In their stead will be Dan Dixon, Sam Hart and Hamish Reilly, who finished third Bentley last year, and Jess Fullagar, Tilly Anema and Daisy Davies, with the former having played a starring role in GB’s mixed relay silver at AJ Bell 2023 WTCS Sunderland in July. 

Dixon, who represented Team England at last year's Commonwealth Games in Birmingham will be looking to improve on his 35th-place finish from 2022, and Hart will be racing his first triathlon world championships having previously raced at the duathlon championships in 2021. 

Davies crossed the line eighth in the 2022 U23 World Championships and raced to 31st at her first senior championships in June of this year at the European Championships in Madrid. Anema will compete in her first world championships but comes into the event having finished fifth and first respectively at the 2023 Europe Triathlon Sprint and Relay Championships in August. 

In the final WTCS race of the year, it is all to race for for Alex Yee and Beth Potter, both of whom can leave Spain as world champion. There are 1,250 points on offer for the race winner at the Championship Finals and the current standings in both the men’s and women’s series are a close run thing. 

Yee will compete on Saturday leading the series by 57 points. In second is New Zealand’s Hayden Wilde and Vasco Vilaca of Portugal is in third. The Brit has recorded three ranking wins this year at Abu Dhabi, Cagliari and the Paris Test Event. 

Potter, who will race on Sunday, similarly has three wins having also won in Paris and Abu Dhabi as well as in Montreal. She sits in second in the women’s standings 32 points behind France’s Cassandre Beaugrand who leads the way. 

Also competing alongside Potter on Sunday will be Sophie Coldwell, Kate Waugh and Olivia Mathias.  

Coldwell, the WTCS Yokohama winner has a mathematical chance of finishing on the overall podium should the results go her way having also won silver at WTCS Abu Dhabi at the start of the year and top-20 finishes at WTCS Montreal and the Paris Test Event. 

Meanwhile Waugh will line up in the WTCS race in Pontevedra having won the U23 World Championships at last year’s finals in Abu Dhabi. This year has seen her finish in the top-ten at WTCS Yokohama (fifth), European Championships (eighth) and the Paris Test Event (seventh), as well as winning silver in the Paris mixed relay. 

The final Brit in the women’s race is Mathias, who finished 12th at the European Championships in June and 23rd at AJ Bell 2023 WTCS Sunderland in July but missed the Paris Test Event through injury. 

Joining Yee on Saturday will be triple Olympic medallist Jonny Brownlee, Barclay Izzard and Max Stapley. Brownlee, the 2012 World Champion comes into the race with two back-to-back silver medals in the shorter format of Super League racing. 

Izzard has had a string of consistent results this year and recorded his best WTCS result to date when he finished eighth at AJ Bell 2023 WTCS Sunderland, as well as claiming silver in the mixed relay at that event and the Paris Test Event. 

This is Stapley’s first year competing under the British flag and was part of the relay team in Sunderland alongside Izzard, Potter and Fullagar who claimed silver on home soil.

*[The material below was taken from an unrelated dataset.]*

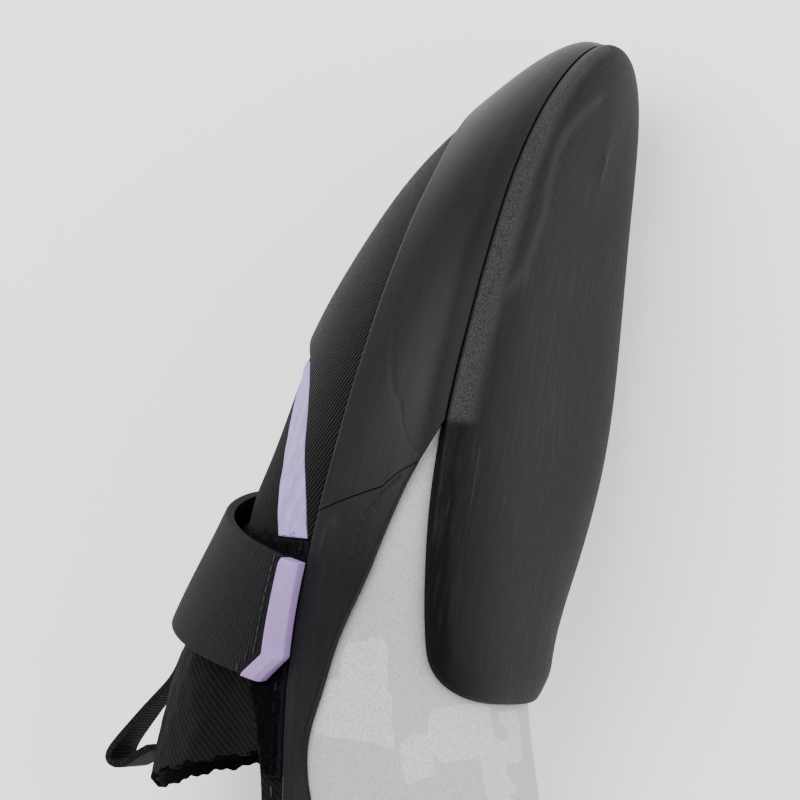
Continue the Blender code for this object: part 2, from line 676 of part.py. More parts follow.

He then backed that up with an individual silver at World Triathlon Cup Yeongdo. 

As well as the elites, hundreds of British Triathlon members will head out to north west Spain to fly the flag of the Great Britain Age-Group Team. 

Pontevedra will welcome members racing in the World Triathlon Age-Group Championships in aquabike, super sprint and standard distance triathlon, hoping to add to the already impressive haul of World and European Championship medals that have already been won by the GB Age-Group Team this year.